Attitudes toward the United States among non-Saudi Arab workers in Saudi Arabia are mixed. These attitudes tend to reflect the general state of relations between their homelands and the United States. Despite close cooperation between the United States and some Arab states, such as Egypt and Jordan, Arabs view America unfavorably on a number of issues. At the same time, many Arabs are attracted to the democratic principles and economic opportunities represented by the United States.

Other Ethnic Groups: South Asians are seen as a group apart, who have few connections to the Saudi Arabs, though most of them are Muslim.
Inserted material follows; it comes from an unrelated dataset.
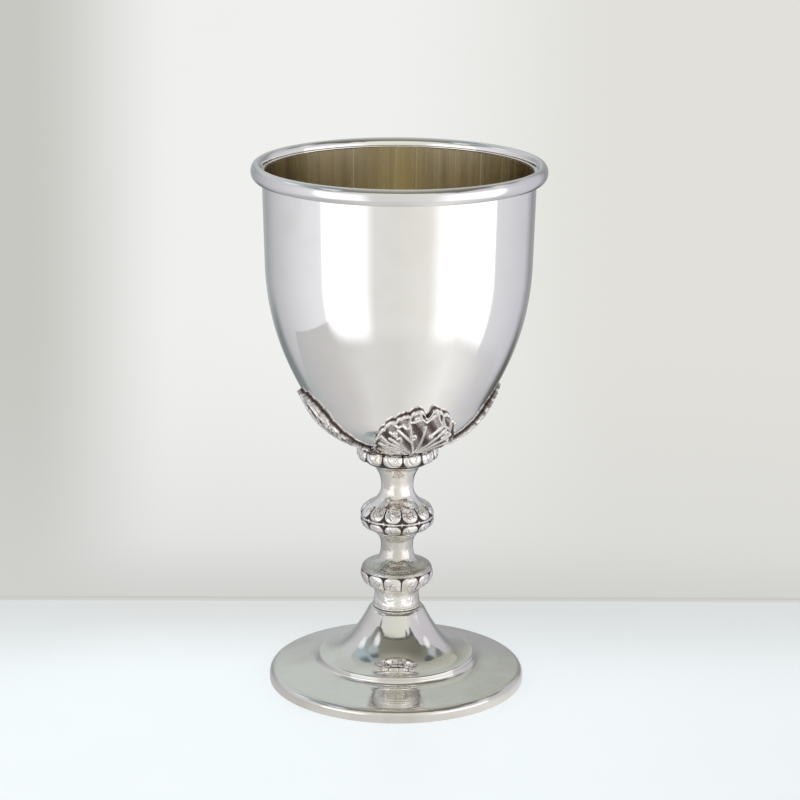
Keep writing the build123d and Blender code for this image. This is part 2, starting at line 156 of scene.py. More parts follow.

Non-Saudi Arabs are seen as having certain cultural characteristics that are shared with Saudis, such as Arabic language and Islamic faith, but they are still set apart from the Saudis because they are not Wahhabis and are not members of the Saudi national group.

Neighboring States

Yemen: Saudi relations with Yemen have been problematic over time, but have experienced improvement since September 2001. The Asir province of Saudi Arabia is culturally similar to northern Yemen. Both sides of the border near the Asir province share problems of smuggling, crime and other security issues that complicate monitoring of the border. The history of disputes between the two countries is fading, but the Saudis still look at Yemen as a place where lawlessness and religious extremism are allowed to flourish, and which may pose a danger to Saudi stability.

Gulf States: Kuwait, Qatar, United Arab Emirates, Oman: Relations with the Gulf states are generally positive. However, many Saudis disagree with the numerous liberal reforms that are being implemented in these countries and resent the pressure that such reforms are putting on Saudi Arabia to make similar changes.

Iraq: Saudi-Iraqi relations turned sharply negative with the Iraqi invasion of Kuwait. Saudis felt betrayed by the invasion because the kingdom had provided billions of dollars to Iraq during the Iran-Iraq war in the 1980s. Saudis feel an affinity for Iraqis because they are fellow Muslims and Arabs, but the two states do not share a deep relationship.

Iran: The Saudi royal family and the Wahhabi population look at Iran with wariness and trepidation. At its founding, the Saudis viewed the Islamic Republic of Iran as a threat to internal Saudi security because of Iranian propaganda that targeted the Saudi Shia population in the oil-rich Eastern Province. As the relationship has moderated, the Saudi view of Iran remains suspicious, but less acutely fearful.

Regional Powers

Israel: There is sympathy for the Palestinian cause in Saudi Arabia. The government encourages this sympathy, which serves to distract from the domestic problems within Saudi Arabia.